Saya ingatkan dulu, kita cuma trading di tingkat tiga yang, secara kasarnya, cuma "menumpang" pada transaksi valas yang sebenarnya. Di sisi lain, kebutuhan akan valas yang pertama-tama adalah untuk transaksi lintas negara (ekspor-impor, wisata, sekolah). Cuma seiring dengan semakin banyaknya yang trading dengan alasan spekulasi, faktor kebutuhan yang menjadi penggerak utama naik-turunnya harga menjadi tidak jelas lagi.
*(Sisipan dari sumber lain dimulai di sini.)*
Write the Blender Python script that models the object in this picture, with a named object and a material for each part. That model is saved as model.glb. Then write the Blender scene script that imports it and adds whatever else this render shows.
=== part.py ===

Tapi untuk memahami kenapa harga bergerak, kita harus kembali ke kebutuhan utama ini dulu.
Dengan dasar ini (bahwa transaksi terjadi karena kebutuhan dan bukan karena spekulasi), tidak perlu "rame-rame," cukup 1 orang trader saja. 1 orang trader pasang buy order untuk EURUSD sebesar 0.01 lot (misalnya). Tapi tidak ada trader lain yang pasang sell order di level harga trader pertama. Dengan kata lain, ada demand atau permintaan tapi tidak ada penjualan (atau supply). Karena butuh, tidak ada jalan lain bagi trader ini selain menaikkan harga -- katakanlah, kalau tadinya dia mau beli EURUSD di level 1.5000, berhubung tidak ada yang mau sell di level tersebut, dia menaikkan tawarannya menjadi 1.5010. Kalau tetap tidak ada trader lain yang mau sell pada level harga itu, dia terpaksa menaikkan lagi tawarannya. Begitu terus sampai ada trader yang mau merespon buy order-nya (pada level mana harga akan berhenti bergerak).
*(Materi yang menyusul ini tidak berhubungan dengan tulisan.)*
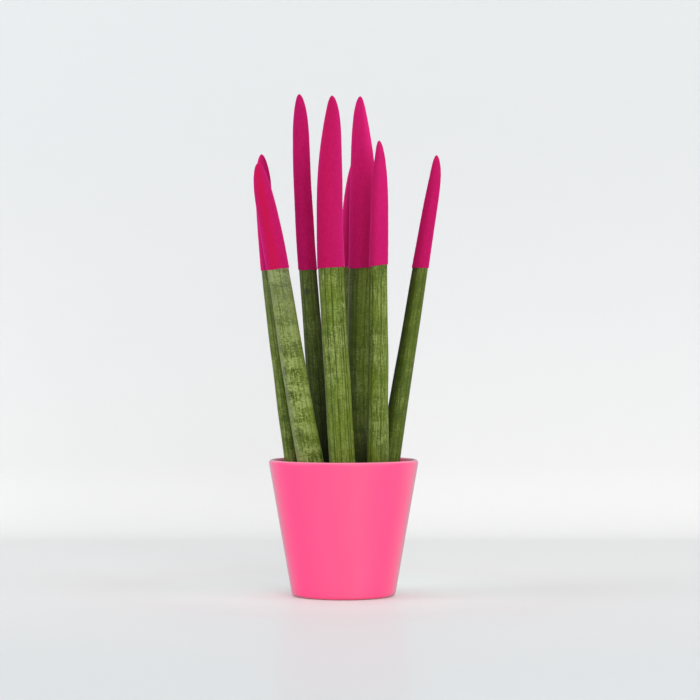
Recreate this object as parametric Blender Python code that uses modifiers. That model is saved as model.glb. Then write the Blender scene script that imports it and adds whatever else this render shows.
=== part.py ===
"""A cylindrical snake plant in a tapered ceramic pot.

Eight round, pointed leaves (spears) stand in plain holes in the potting mix. The upper half of
each one is sheathed in a thin velvet coat, which ends at a level line because the plant is dipped
upside down. Metres, +Z up. The origin is the middle of the pot's flat underside, and the
viewer of the plant stands at -Y.
"""

import math
from collections import namedtuple

import bmesh
import bpy
from mathutils import Vector, noise

MM = 0.001
MERGE = 1e-6  # distance under which two points of a turned shape are one

# The pot: a cone with a rounded rim and a rounded foot
POT_HEIGHT = 100 * MM
POT_FOOT_RADIUS = 37.9 * MM  # where the cone would meet the ground
POT_TAPER = 0.175  # gain in radius for each unit of height
POT_WALL = 3.5 * MM
POT_FLOOR = 4.5 * MM
RIM_OUTER_ROUND = 2.2 * MM
RIM_INNER_ROUND = 1.1 * MM
FOOT_ROUND = 4 * MM
INSIDE_ROUND = 5 * MM
POT_SIDES = 48

# The potting mix
FIT_GAP = 0.3 * MM  # left between pieces that touch
SOIL_TOP = 88 * MM
SOIL_DOME = 1.5 * MM
SOIL_BUMP = 1.4 * MM
SOIL_BUMP_SIZE = 9 * MM
SOIL_RINGS = 6

# The leaves and their coats
LEAF_SIDES = 24
LEAF_END = 56 * MM  # height of the leaves' buried ends
LEAF_END_ROUND = 5 * MM
TIP_SHARPNESS = 0.6  # 0.5 rounds off the very end of a point, and more sharpens it
HOOK_LENGTH = 20 * MM
TIP_RINGS = 7
RING_SPACING = 44 * MM
GROOVE_SPACING = 3  # one side in three is a groove
GROOVE_DEPTH = 0.45 * MM
COAT_WALL = 0.6 * MM
COAT_GROOVE_DEPTH = 0.15 * MM  # the coat nearly fills the grooves

# foot is where a leaf leaves the soil and tip is its point; bow is how far its middle stands off
# the straight line between them, sway bends it like an S, and hook shifts the end of its point.
# Widths are diameters at the foot and, before the point is drawn in, at the tip. taper is the
# point's length and fullness its bluntness, and dip is the height of the coat's lower edge.
Spear = namedtuple(
    "Spear", "place foot tip bow sway hook foot_width top_width taper fullness dip"
)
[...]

Dalam skala yang lebih besar, lebih dari satu-dua orang trader, tidak harus trader terkait yang menaikkan harga. Semisal trader pertama tadi berlokasi di Amerika, dan ada trader lain di Australia yang juga membutuhkan Euro. Trader kedua melilhat bahwa tawaran harga trader pertama tidak ada yang merespon. Sementara dia sendiri juga membutuhkan dan merasa kebutuhannya mendesak, dia langsung memasang buy order pada level harga 1.5020, yang secara otomatis akan menaikkan harga. Kenaikan berikutnya bisa disebabkan karena adanya trader ketiga yang merasa lebih membutuhkan, atau bisa juga karena trader pertama yang takut kebutuhannya diserobot trader kedua (sehingga dia menaikkan tawarannya lebih tinggi lagi). Begitu seterusnya sampai ada yang merespon dan lebih lagi (sampai jumlah sell order lebih banyak dari buy order, tidak peduli seberapa besar bedanya).
Ini, ditambah keberadaan spekulan dan spot trader (yang mentransaksikan valas secara fisik seperti di money changer) yang menyebabkan prosesnya jadi begitu cepat dan melimpah sampai tidak kelihatan lagi cara kerjanya. Kita cuma melihat hasil berupa harga yang naik turun dari waktu ke waktu.
Kalau mau diurut sampai yang paling awal sekali, misalnya itu seperti ini:
Trader spekulan di tingkat pertama pasang sell order dalam jumlah yang cukup besar untuk menurunkan harga. Trader lain di tingkat pertama mungkin mendapat pemikiran yang sama sekali pun dengan alasan yang berbeda, menambah jumlah sell order hingga harga semakin turun. Beberapa trader di tingkat dua melihat bahwa kemungkinan harga semakin turun lebih besar daripada sebaliknya dan ikut pasang sell order, yang menyebabkan harga semakin turun -- dan, pada gilirannya, menyebabkan trader di tingkat dua, tiga, dan spot trader mulai terlibat dengan sell order masing-masing. Pada saat kuantitas sell order dianggap sudah mencukupi, para spekulan tadi mem-buy besar-besaran di tingkat kedua dan ketiga, sekaligus memasang buy order dalam jumlah yang cukup besar di tingkat pertama. Dengan begitu harga berhenti turun dan berbalik naik, melewati level harga di mana harga mulai turun.
Akibatnya di pasar, pada tingkat dua, trader yang semula mendapat respon untuk sell ordernya mengalami kerugian, dan berusaha menutupnya dengan memasang buy order yang mendorong harga semakin naik. Trader tingkat dua yang tadinya merespon sell order mungkin juga turut memasang buy order sehingga harga semakin naik. Spot trader, melihat harga bergerak naik, turut terlibat. Begitu terus sampai ke kelas kita. Terus sampai jumlah buy order dianggap sudah memenuhi, maka proses kebalikannya akan dimulai.
Harus diingat, trader di tingkat pertama tidak semua merupakan spekulan, bro. Bank sentral masing-masing negara, dengan beban menjaga kestabilan nilai mata uang masing-masing, termasuk di antaranya.